# Provided records

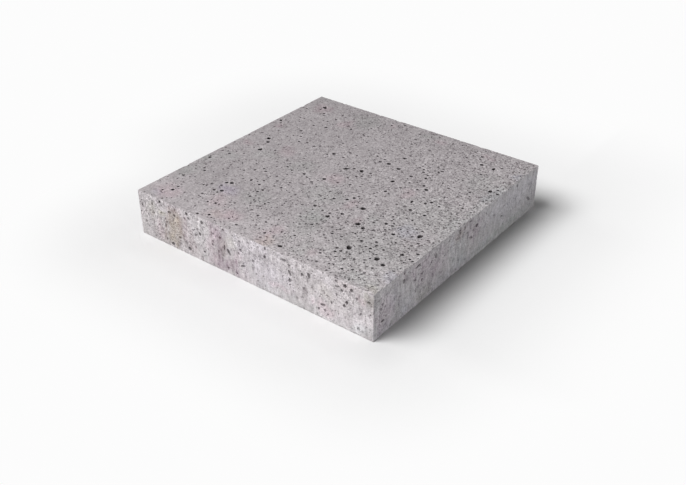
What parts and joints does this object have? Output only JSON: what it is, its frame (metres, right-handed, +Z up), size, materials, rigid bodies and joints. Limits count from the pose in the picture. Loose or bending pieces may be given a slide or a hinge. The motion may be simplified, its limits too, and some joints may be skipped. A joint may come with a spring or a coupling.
{
  "type": "concrete paving slab",
  "caption": "Square cast concrete paving slab with nearly sharp arrises and open blowholes, laid flat on a bed as walking surface.",
  "frame": {"origin": "centre of the bed face, the flat underside that lies on the bedding", "axes": "+Z up through the walking face; -Y out of the front side, which is the left one of the two sides that the picture shows; +X out of the right side"},
  "size_m": [0.35, 0.35, 0.06],
  "materials": {
    "concrete": "matt cement grey, finely sandy, with dark open blowholes and faint pinkish and greyish clouds"
  },
  "bodies": {
    "root": {"paving_slab": "concrete"}
  },
  "joints": []
}
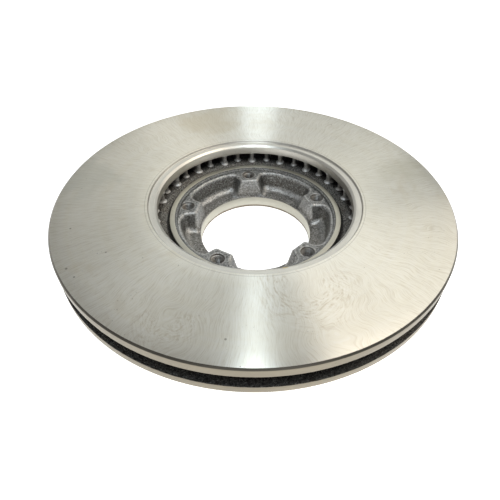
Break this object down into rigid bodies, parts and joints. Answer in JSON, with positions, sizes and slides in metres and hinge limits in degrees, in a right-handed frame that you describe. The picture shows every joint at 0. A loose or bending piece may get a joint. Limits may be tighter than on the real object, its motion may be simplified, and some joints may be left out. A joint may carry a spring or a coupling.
{
  "type": "ventilated brake disc",
  "caption": "Ventilated brake disc: ground friction rings joined by radial cooling vanes round a deep cast hub section with a machined pilot bore and threaded bosses.",
  "frame": {"origin": "on the disc axis, in the plane of the hub seat, the lowest face", "axes": "+Z along the disc axis from the hub seat to the top friction face; +X and +Y are arbitrary, with one hole 97 degrees from +X"},
  "size_m": [0.298, 0.298, 0.046],
  "materials": {
    "ground_iron": "ground face with fine cross-hatched turning marks, satin",
    "vent_iron": "rough sand-cast skin, dark",
    "cast_iron": "shot-blasted sand-cast skin, matt grey"
  },
  "bodies": {
    "root": {"friction_ring_top": "ground_iron", "friction_ring_low": "ground_iron", "cooling_vane_01": "vent_iron", "cooling_vane_02": "vent_iron", "cooling_vane_03": "vent_iron", "cooling_vane_04": "vent_iron", "cooling_vane_05": "vent_iron", "cooling_vane_06": "vent_iron", "cooling_vane_07": "vent_iron", "cooling_vane_08": "vent_iron", "cooling_vane_09": "vent_iron", "cooling_vane_10": "vent_iron", "cooling_vane_11": "vent_iron", "cooling_vane_12": "vent_iron", "cooling_vane_13": "vent_iron", "cooling_vane_14": "vent_iron", "cooling_vane_15": "vent_iron", "cooling_vane_16": "vent_iron", "cooling_vane_17": "vent_iron", "cooling_vane_18": "vent_iron", "cooling_vane_19": "vent_iron", "cooling_vane_20": "vent_iron", "cooling_vane_21": "vent_iron", "cooling_vane_22": "vent_iron", "cooling_vane_23": "vent_iron", "cooling_vane_24": "vent_iron", "cooling_vane_25": "vent_iron", "cooling_vane_26": "vent_iron", "cooling_vane_27": "vent_iron", "cooling_vane_28": "vent_iron", "cooling_vane_29": "vent_iron", "cooling_vane_30": "vent_iron", "cooling_vane_31": "vent_iron", "cooling_vane_32": "vent_iron", "cooling_vane_33": "vent_iron", "cooling_vane_34": "vent_iron", "cooling_vane_35": "vent_iron", "cooling_vane_36": "vent_iron", "cooling_vane_37": "vent_iron", "cooling_vane_38": "vent_iron", "hub_flange": "cast_iron", "hub_wall": "cast_iron", "screw_boss_1": "cast_iron", "screw_boss_2": "cast_iron", "screw_boss_3": "cast_iron", "screw_boss_4": "cast_iron", "screw_boss_5": "cast_iron"}
  },
  "joints": []
}
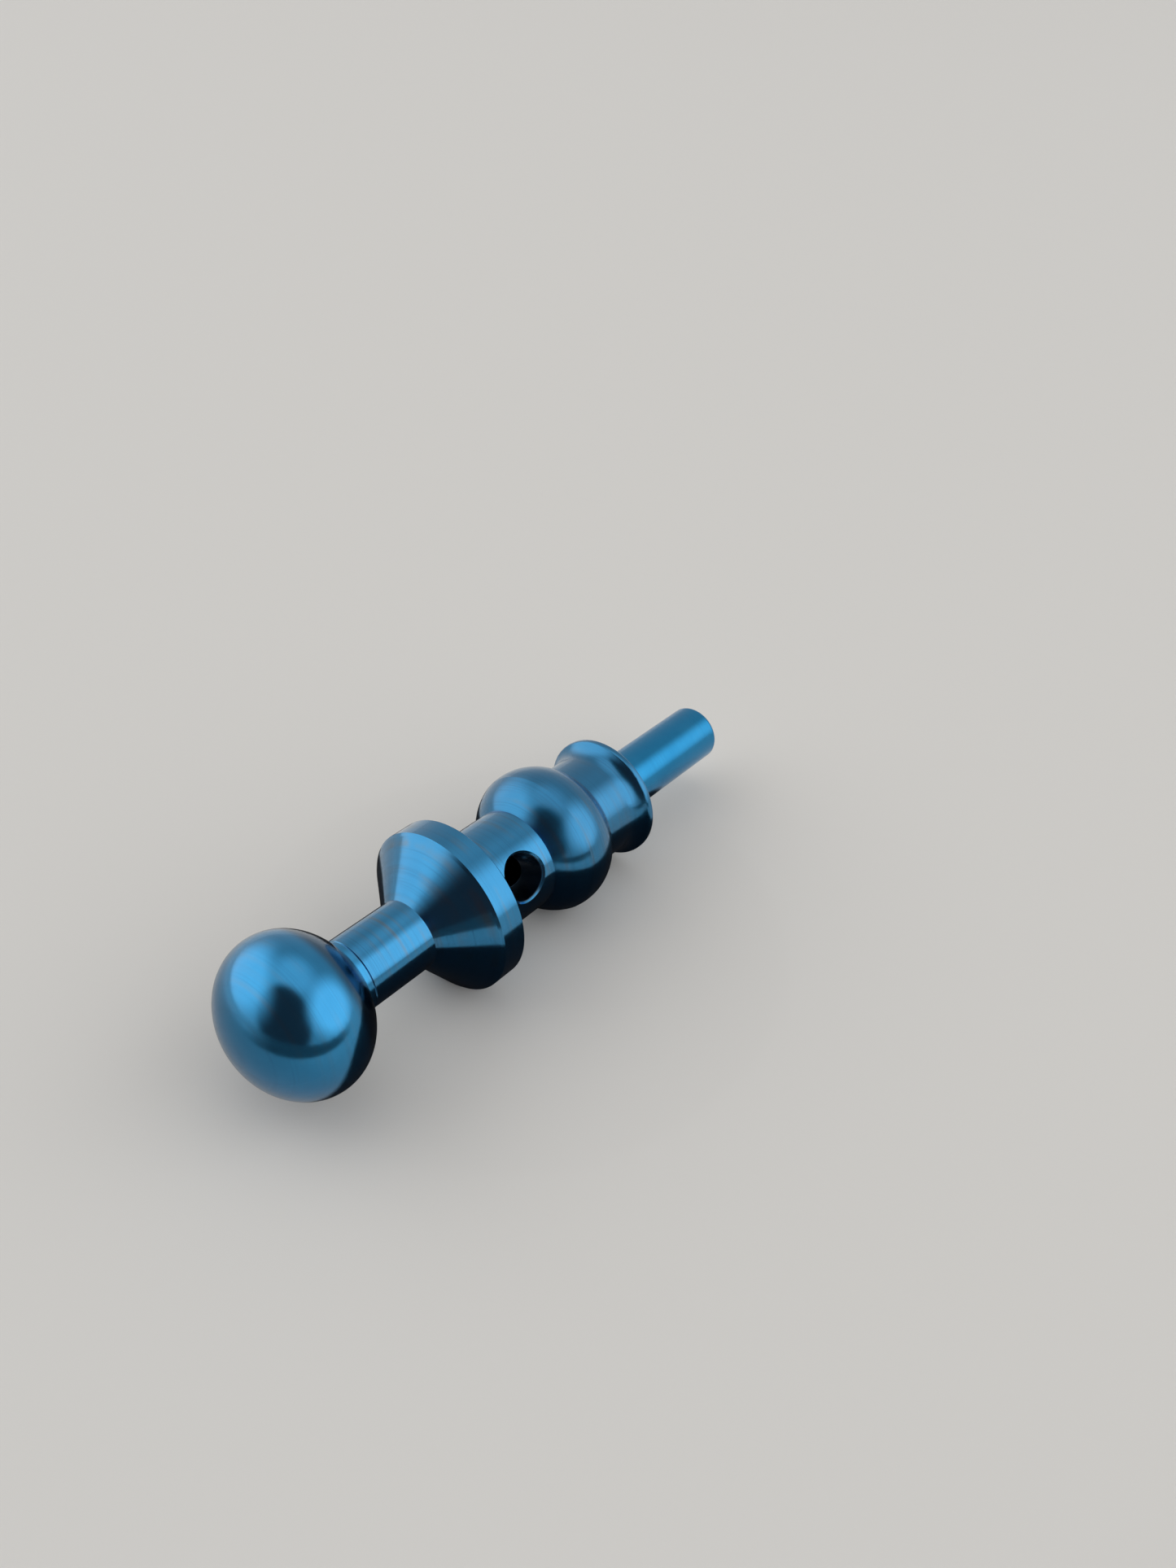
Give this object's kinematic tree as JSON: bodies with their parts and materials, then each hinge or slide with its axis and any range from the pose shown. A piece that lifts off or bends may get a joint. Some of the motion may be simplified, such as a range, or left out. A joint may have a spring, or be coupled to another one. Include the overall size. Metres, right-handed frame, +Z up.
{
  "type": "turned spindle toy",
  "caption": "Slender turned metal spindle with a ball knob, coned flange, cross-drilled waist for a string, rounded bulb, flared collar and a plain rear tube.",
  "frame": {"origin": "where the cross hole's axis meets the turning axis, in the middle of the waist", "axes": "+X along the turning axis from the knob to the rear tube; +Z up; the cross hole runs across X, 29 degrees above level on the -Y side"},
  "size_m": [0.054, 0.014, 0.014],
  "materials": {
    "polished_blue": "polished, blue anodised",
    "turned_blue": "fine-turned, blue anodised",
    "drawn_blue": "smooth, blue anodised"
  },
  "bodies": {
    "root": {"ball_knob": "polished_blue", "flange_body": "turned_blue", "bulb": "turned_blue", "lip_collar": "turned_blue", "rear_tube": "drawn_blue"}
  },
  "joints": []
}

# What you should do
Exactly reproduce every line found in the records.

# Complete answer
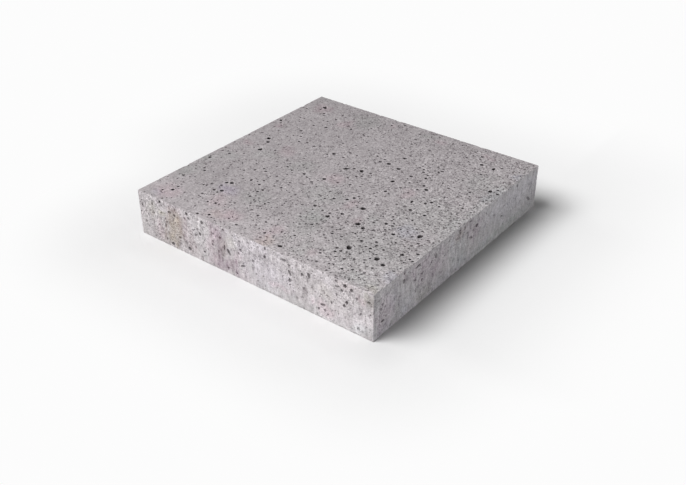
What parts and joints does this object have? Output only JSON: what it is, its frame (metres, right-handed, +Z up), size, materials, rigid bodies and joints. Limits count from the pose in the picture. Loose or bending pieces may be given a slide or a hinge. The motion may be simplified, its limits too, and some joints may be skipped. A joint may come with a spring or a coupling.
{
  "type": "concrete paving slab",
  "caption": "Square cast concrete paving slab with nearly sharp arrises and open blowholes, laid flat on a bed as walking surface.",
  "frame": {"origin": "centre of the bed face, the flat underside that lies on the bedding", "axes": "+Z up through the walking face; -Y out of the front side, which is the left one of the two sides that the picture shows; +X out of the right side"},
  "size_m": [0.35, 0.35, 0.06],
  "materials": {
    "concrete": "matt cement grey, finely sandy, with dark open blowholes and faint pinkish and greyish clouds"
  },
  "bodies": {
    "root": {"paving_slab": "concrete"}
  },
  "joints": []
}
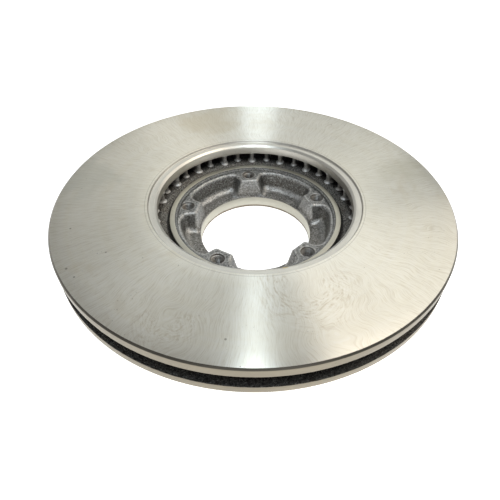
Break this object down into rigid bodies, parts and joints. Answer in JSON, with positions, sizes and slides in metres and hinge limits in degrees, in a right-handed frame that you describe. The picture shows every joint at 0. A loose or bending piece may get a joint. Limits may be tighter than on the real object, its motion may be simplified, and some joints may be left out. A joint may carry a spring or a coupling.
{
  "type": "ventilated brake disc",
  "caption": "Ventilated brake disc: ground friction rings joined by radial cooling vanes round a deep cast hub section with a machined pilot bore and threaded bosses.",
  "frame": {"origin": "on the disc axis, in the plane of the hub seat, the lowest face", "axes": "+Z along the disc axis from the hub seat to the top friction face; +X and +Y are arbitrary, with one hole 97 degrees from +X"},
  "size_m": [0.298, 0.298, 0.046],
  "materials": {
    "ground_iron": "ground face with fine cross-hatched turning marks, satin",
    "vent_iron": "rough sand-cast skin, dark",
    "cast_iron": "shot-blasted sand-cast skin, matt grey"
  },
  "bodies": {
    "root": {"friction_ring_top": "ground_iron", "friction_ring_low": "ground_iron", "cooling_vane_01": "vent_iron", "cooling_vane_02": "vent_iron", "cooling_vane_03": "vent_iron", "cooling_vane_04": "vent_iron", "cooling_vane_05": "vent_iron", "cooling_vane_06": "vent_iron", "cooling_vane_07": "vent_iron", "cooling_vane_08": "vent_iron", "cooling_vane_09": "vent_iron", "cooling_vane_10": "vent_iron", "cooling_vane_11": "vent_iron", "cooling_vane_12": "vent_iron", "cooling_vane_13": "vent_iron", "cooling_vane_14": "vent_iron", "cooling_vane_15": "vent_iron", "cooling_vane_16": "vent_iron", "cooling_vane_17": "vent_iron", "cooling_vane_18": "vent_iron", "cooling_vane_19": "vent_iron", "cooling_vane_20": "vent_iron", "cooling_vane_21": "vent_iron", "cooling_vane_22": "vent_iron", "cooling_vane_23": "vent_iron", "cooling_vane_24": "vent_iron", "cooling_vane_25": "vent_iron", "cooling_vane_26": "vent_iron", "cooling_vane_27": "vent_iron", "cooling_vane_28": "vent_iron", "cooling_vane_29": "vent_iron", "cooling_vane_30": "vent_iron", "cooling_vane_31": "vent_iron", "cooling_vane_32": "vent_iron", "cooling_vane_33": "vent_iron", "cooling_vane_34": "vent_iron", "cooling_vane_35": "vent_iron", "cooling_vane_36": "vent_iron", "cooling_vane_37": "vent_iron", "cooling_vane_38": "vent_iron", "hub_flange": "cast_iron", "hub_wall": "cast_iron", "screw_boss_1": "cast_iron", "screw_boss_2": "cast_iron", "screw_boss_3": "cast_iron", "screw_boss_4": "cast_iron", "screw_boss_5": "cast_iron"}
  },
  "joints": []
}
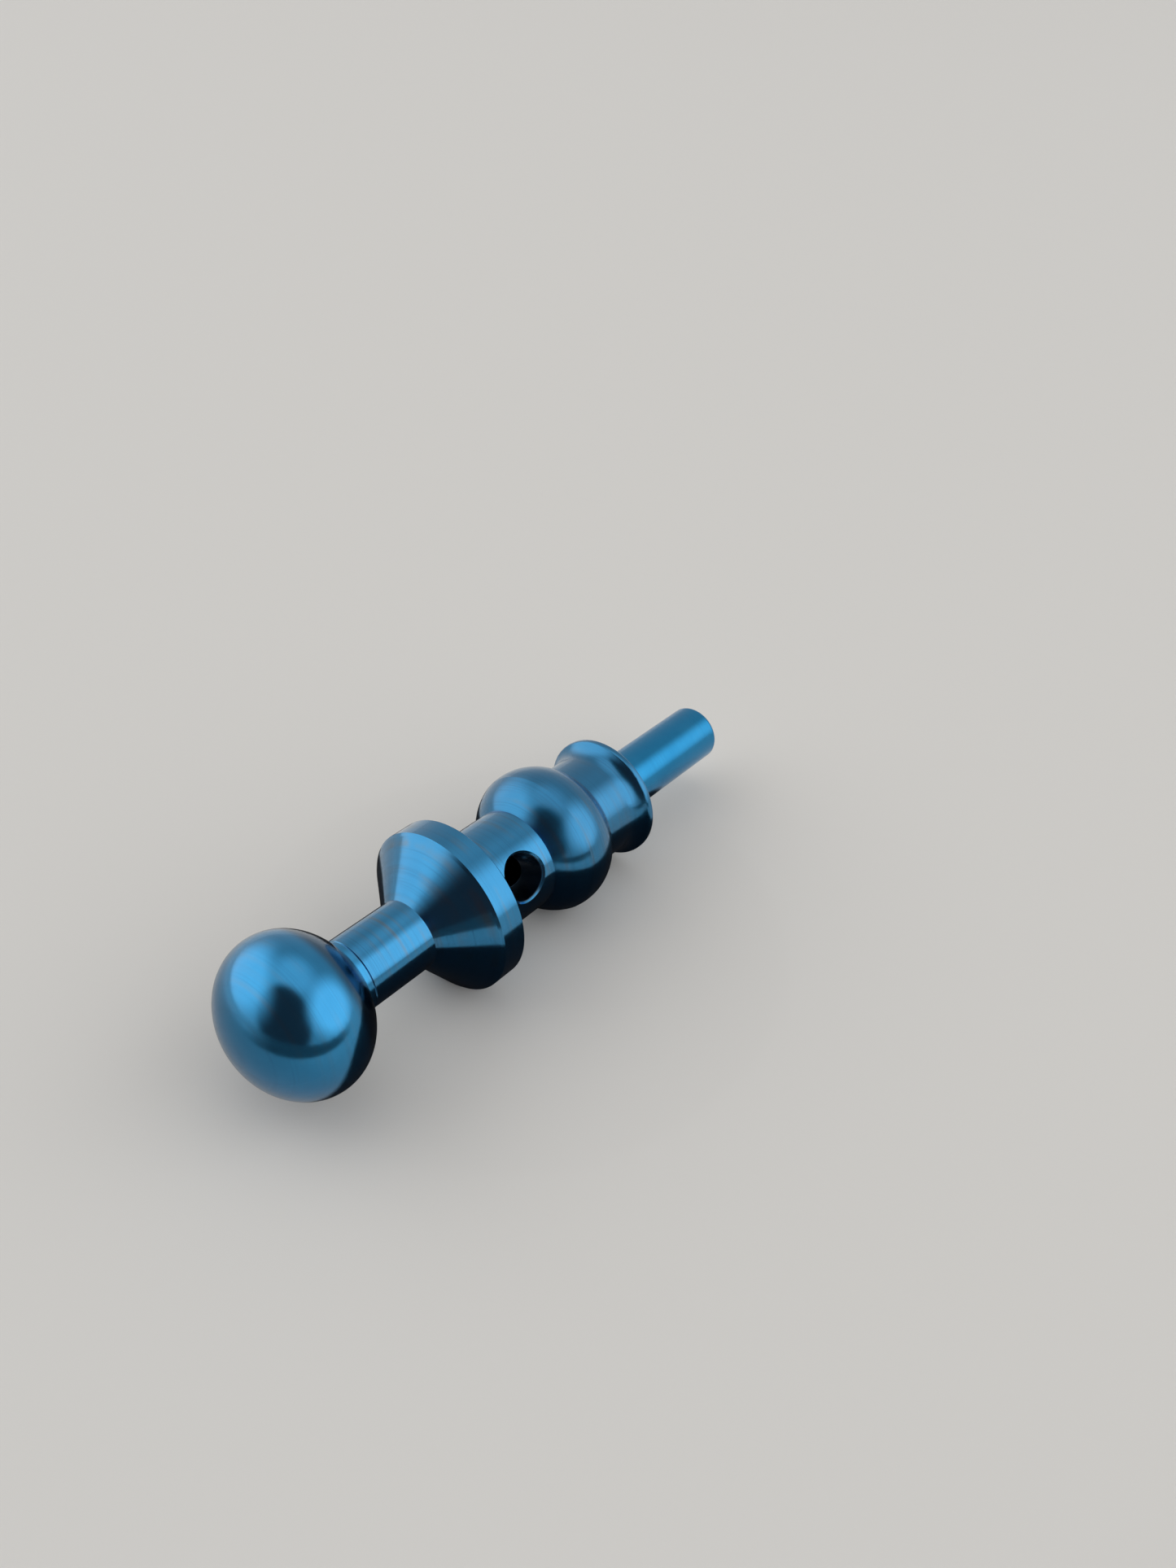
Give this object's kinematic tree as JSON: bodies with their parts and materials, then each hinge or slide with its axis and any range from the pose shown. A piece that lifts off or bends may get a joint. Some of the motion may be simplified, such as a range, or left out. A joint may have a spring, or be coupled to another one. Include the overall size. Metres, right-handed frame, +Z up.
{
  "type": "turned spindle toy",
  "caption": "Slender turned metal spindle with a ball knob, coned flange, cross-drilled waist for a string, rounded bulb, flared collar and a plain rear tube.",
  "frame": {"origin": "where the cross hole's axis meets the turning axis, in the middle of the waist", "axes": "+X along the turning axis from the knob to the rear tube; +Z up; the cross hole runs across X, 29 degrees above level on the -Y side"},
  "size_m": [0.054, 0.014, 0.014],
  "materials": {
    "polished_blue": "polished, blue anodised",
    "turned_blue": "fine-turned, blue anodised",
    "drawn_blue": "smooth, blue anodised"
  },
  "bodies": {
    "root": {"ball_knob": "polished_blue", "flange_body": "turned_blue", "bulb": "turned_blue", "lip_collar": "turned_blue", "rear_tube": "drawn_blue"}
  },
  "joints": []
}